La battaglia nel GOP è più accesa, ma a fare di Trump il superfavorito non sono tanto i numeri sulle previsioni di voto, che pure gli sorridono, quanto le divisioni tra gli altri sfidanti. Con tutto il panico che si respira nell' establishment del partito, e che traspare dagli editoriali dei giornali conservatori ortodossi (dal WSJ al Weekly Standard) e dalla campagna milionaria di spot anti Trump promossa dal Club for Growth (pensatoio pro crescita e pro libero mercato) e che è stata annunciata oggi dal suo allarmato presidente David McIntosh, nessuno dei quattro «cavalieri dell' apocalisse se vince Trump» ha fatto il bel gesto del sacrificio, a favore della causa superiore.
Né l' afro-americano Ben Carson, con il 9% di consensi nazionali (i dati sono di RCP oggi 29/2), né John Kasich (8,8%), entrambi di fatto senza alcuna speranza.
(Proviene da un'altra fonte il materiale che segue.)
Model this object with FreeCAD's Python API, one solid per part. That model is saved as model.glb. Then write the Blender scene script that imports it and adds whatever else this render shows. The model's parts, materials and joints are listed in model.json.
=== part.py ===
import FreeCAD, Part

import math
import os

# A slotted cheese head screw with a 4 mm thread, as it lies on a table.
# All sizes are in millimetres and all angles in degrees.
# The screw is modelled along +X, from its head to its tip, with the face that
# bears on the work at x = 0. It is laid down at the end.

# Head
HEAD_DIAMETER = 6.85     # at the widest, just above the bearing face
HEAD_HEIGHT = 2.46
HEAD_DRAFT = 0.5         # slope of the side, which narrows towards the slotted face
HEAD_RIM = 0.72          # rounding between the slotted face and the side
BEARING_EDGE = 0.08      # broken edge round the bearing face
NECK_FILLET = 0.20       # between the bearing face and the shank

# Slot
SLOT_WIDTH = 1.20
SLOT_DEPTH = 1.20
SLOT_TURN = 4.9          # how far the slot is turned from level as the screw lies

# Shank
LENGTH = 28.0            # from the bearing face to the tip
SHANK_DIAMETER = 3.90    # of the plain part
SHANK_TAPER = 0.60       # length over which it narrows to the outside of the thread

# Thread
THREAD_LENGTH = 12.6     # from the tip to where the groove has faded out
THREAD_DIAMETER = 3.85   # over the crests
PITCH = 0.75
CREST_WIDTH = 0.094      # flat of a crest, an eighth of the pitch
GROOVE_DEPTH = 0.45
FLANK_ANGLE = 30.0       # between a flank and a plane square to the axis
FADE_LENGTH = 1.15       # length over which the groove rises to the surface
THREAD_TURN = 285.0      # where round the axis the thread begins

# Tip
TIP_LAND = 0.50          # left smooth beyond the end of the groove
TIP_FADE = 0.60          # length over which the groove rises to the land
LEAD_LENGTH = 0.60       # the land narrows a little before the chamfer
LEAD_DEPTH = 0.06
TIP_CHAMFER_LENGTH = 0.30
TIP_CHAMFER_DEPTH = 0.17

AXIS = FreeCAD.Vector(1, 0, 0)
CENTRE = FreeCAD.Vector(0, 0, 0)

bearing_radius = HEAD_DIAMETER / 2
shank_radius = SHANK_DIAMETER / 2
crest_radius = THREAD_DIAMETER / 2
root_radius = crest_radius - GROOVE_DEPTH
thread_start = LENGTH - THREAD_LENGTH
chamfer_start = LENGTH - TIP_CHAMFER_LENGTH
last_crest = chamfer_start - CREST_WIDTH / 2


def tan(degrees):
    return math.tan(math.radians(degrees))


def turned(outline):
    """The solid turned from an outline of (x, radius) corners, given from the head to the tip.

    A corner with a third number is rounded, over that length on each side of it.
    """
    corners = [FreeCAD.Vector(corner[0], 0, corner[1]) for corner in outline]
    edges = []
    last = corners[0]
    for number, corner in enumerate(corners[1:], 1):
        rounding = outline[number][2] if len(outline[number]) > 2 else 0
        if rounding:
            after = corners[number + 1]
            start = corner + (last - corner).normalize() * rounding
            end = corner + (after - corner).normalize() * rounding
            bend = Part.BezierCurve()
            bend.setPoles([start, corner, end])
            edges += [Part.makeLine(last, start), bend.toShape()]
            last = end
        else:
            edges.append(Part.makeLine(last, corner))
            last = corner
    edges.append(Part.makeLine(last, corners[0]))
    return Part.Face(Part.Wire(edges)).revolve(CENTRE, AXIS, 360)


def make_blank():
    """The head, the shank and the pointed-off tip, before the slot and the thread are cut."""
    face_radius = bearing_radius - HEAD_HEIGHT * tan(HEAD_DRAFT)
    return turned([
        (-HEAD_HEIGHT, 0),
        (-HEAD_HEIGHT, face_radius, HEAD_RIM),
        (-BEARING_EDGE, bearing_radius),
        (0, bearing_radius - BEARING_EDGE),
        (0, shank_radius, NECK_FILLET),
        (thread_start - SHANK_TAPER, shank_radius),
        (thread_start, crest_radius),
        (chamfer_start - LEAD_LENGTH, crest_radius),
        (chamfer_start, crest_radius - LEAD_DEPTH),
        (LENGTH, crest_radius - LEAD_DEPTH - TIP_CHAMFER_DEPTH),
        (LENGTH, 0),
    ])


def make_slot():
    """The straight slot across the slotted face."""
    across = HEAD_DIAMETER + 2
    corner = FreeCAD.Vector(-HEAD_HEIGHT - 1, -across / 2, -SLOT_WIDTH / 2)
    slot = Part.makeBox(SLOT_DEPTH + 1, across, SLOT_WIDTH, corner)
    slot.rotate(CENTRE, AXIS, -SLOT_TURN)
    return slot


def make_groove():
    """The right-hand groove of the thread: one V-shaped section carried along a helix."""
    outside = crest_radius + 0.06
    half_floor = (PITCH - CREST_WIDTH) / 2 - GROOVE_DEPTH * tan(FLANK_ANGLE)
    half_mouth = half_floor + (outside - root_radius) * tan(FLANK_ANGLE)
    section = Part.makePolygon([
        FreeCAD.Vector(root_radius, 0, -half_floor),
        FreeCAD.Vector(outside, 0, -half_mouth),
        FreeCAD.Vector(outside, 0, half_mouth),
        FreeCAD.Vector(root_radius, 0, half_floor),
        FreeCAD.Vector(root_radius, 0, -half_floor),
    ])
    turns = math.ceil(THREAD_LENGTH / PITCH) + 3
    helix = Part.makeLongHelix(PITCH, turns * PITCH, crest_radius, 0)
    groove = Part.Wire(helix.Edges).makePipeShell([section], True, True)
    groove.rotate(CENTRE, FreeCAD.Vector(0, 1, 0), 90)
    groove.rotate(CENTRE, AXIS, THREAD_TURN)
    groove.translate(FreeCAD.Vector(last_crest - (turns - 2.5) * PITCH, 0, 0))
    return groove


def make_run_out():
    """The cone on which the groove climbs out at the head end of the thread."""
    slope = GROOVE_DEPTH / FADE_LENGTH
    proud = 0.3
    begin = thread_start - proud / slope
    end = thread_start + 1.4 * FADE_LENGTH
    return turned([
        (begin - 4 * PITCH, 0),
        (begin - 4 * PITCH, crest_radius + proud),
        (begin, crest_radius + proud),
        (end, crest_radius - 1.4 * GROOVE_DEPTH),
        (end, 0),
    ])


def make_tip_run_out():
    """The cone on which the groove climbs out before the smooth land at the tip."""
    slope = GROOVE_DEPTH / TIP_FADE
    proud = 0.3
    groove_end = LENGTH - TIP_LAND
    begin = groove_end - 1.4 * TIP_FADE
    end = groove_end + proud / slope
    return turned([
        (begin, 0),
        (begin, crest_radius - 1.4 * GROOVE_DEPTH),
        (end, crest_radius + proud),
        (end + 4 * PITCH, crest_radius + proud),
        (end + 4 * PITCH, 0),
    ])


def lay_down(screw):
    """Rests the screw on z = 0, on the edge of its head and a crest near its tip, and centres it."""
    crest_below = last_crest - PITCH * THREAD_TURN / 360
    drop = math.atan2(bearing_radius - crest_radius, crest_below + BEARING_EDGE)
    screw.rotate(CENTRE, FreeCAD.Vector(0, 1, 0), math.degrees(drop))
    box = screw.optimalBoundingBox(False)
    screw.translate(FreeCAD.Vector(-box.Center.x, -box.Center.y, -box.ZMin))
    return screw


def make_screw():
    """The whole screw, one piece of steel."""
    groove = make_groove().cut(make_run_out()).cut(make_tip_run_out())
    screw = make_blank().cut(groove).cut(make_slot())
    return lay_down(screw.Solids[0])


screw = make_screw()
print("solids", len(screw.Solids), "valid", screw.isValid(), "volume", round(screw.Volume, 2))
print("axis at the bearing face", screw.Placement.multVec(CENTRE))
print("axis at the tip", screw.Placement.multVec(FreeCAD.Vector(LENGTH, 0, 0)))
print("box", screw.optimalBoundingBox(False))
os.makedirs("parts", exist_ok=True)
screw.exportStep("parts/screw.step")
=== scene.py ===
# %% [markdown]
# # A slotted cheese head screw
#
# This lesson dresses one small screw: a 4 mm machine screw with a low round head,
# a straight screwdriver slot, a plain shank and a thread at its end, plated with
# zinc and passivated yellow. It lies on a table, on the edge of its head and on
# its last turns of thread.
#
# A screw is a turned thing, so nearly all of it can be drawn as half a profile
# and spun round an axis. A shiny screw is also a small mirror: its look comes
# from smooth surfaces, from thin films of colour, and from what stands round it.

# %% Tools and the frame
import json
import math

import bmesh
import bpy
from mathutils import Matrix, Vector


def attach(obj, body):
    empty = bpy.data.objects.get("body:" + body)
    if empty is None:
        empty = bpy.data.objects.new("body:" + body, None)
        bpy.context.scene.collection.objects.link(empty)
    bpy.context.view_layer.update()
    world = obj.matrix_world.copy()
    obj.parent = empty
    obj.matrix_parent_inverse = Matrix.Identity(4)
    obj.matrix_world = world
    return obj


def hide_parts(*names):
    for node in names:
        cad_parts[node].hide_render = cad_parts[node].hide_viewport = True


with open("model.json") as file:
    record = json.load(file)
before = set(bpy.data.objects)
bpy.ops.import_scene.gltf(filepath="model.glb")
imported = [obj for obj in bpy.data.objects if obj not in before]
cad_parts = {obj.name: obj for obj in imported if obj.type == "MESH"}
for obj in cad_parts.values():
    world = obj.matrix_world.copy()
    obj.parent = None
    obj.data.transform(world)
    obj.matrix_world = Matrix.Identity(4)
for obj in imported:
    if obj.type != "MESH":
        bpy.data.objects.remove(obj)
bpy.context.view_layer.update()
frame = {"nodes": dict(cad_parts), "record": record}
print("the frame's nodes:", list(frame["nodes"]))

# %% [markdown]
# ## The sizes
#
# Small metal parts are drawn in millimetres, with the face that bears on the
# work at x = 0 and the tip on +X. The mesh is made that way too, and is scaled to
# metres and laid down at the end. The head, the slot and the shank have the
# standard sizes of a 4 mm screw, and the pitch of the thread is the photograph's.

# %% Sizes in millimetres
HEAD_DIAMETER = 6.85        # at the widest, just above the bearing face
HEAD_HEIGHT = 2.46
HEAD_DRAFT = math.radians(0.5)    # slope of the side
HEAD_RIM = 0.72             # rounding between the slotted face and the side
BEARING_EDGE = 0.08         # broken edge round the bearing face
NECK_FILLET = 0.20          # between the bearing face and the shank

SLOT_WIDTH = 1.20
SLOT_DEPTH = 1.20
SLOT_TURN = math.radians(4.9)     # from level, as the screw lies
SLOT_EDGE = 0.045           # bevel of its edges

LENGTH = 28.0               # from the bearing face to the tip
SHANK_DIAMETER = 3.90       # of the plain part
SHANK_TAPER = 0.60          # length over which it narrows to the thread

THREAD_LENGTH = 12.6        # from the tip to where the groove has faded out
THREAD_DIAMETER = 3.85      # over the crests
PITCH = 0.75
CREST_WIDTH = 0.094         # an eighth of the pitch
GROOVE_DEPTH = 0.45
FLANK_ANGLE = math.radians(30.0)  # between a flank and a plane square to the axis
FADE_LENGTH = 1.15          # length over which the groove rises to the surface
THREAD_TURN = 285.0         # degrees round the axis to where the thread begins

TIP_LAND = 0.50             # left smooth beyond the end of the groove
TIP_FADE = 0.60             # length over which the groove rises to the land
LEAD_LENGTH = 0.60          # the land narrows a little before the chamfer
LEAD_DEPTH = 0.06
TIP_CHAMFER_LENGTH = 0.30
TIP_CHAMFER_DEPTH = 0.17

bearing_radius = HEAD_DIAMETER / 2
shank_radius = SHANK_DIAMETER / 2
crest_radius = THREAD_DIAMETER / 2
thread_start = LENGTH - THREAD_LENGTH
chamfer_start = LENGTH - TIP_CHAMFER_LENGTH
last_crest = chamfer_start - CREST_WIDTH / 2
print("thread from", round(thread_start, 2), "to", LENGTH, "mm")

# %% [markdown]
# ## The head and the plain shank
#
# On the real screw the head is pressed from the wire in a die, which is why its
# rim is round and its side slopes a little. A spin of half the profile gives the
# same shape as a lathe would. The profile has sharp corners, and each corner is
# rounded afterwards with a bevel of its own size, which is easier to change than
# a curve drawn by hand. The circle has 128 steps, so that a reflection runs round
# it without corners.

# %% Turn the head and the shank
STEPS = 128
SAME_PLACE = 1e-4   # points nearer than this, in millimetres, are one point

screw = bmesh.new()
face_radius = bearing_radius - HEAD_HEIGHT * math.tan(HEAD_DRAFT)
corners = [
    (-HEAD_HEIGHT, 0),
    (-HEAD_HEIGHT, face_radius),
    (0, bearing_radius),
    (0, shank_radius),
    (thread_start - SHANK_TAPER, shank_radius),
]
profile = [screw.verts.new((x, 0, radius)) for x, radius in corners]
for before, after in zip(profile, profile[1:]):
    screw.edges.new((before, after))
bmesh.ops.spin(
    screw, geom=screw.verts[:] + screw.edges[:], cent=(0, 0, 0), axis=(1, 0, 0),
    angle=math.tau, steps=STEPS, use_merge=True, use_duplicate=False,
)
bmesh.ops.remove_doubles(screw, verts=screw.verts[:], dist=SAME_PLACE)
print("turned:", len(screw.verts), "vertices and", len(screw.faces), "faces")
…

E tantomeno i due senatori gemelli cubani Ted Cruz (19,8%) e Marco Rubio (17,4%), avvinghiati in un confronto fratricida da mesi, e che soltanto nell' ultima settimana si sono accorti che il 35,6% dei repubblicani (sempre secondo RCP) è inamovibile dal sostegno al miliardario di New York.
Così, hanno trovato il coraggio della disperazione e lo hanno attaccato su tutto: dalle dichiarazioni dei redditi non ancora rilasciate al modo tardivo con il quale si è distanziato dall' appoggio, non richiesto, di un leader dei suprematisti bianchi.
Ma la loro è una unione che fa la debolezza, perché sono più interessati, ognuno, a diventare «il solo» candidato che può sfidare Trump, anziché fare l' unica mossa concreta per sperare di non fargli più vincere Stati uno dopo l' altro e garantirgli i numeri per la nomination.
DECOMPOSIZIONE
Peraltro, il trionfo di Trump in Sud Carolina della settimana scorsa ha prodotto un effetto nefasto per il fronte che gli fa la guerra.
Prima i governatori del New Jersey Chris Christie e del Maine Paul LePage (conservatori moderati- pragmatici), poi il senatore dell' Alabama Jefferson Sessions (campione dei Tea Party ammirato da Cruz, che lo additava a modello di rigore nella lotta anti-amnistia in Congresso) sono saliti sul carro del vincitore.
Dal Nord Est liberal e dal sud ultraconservatore sono dunque arrivati i primi segnali che il fronte dell' establishment del partito non solo non sa coagularsi attorno a una sola bandiera, ma anzi si sta sfaldando. Come dire che è già in atto un processo di rifondazione del GOP attorno al Trump nominato, che è la sola arma e speranza degli anti Hillary d' America di non ritrovarsela alla Casa Bianca.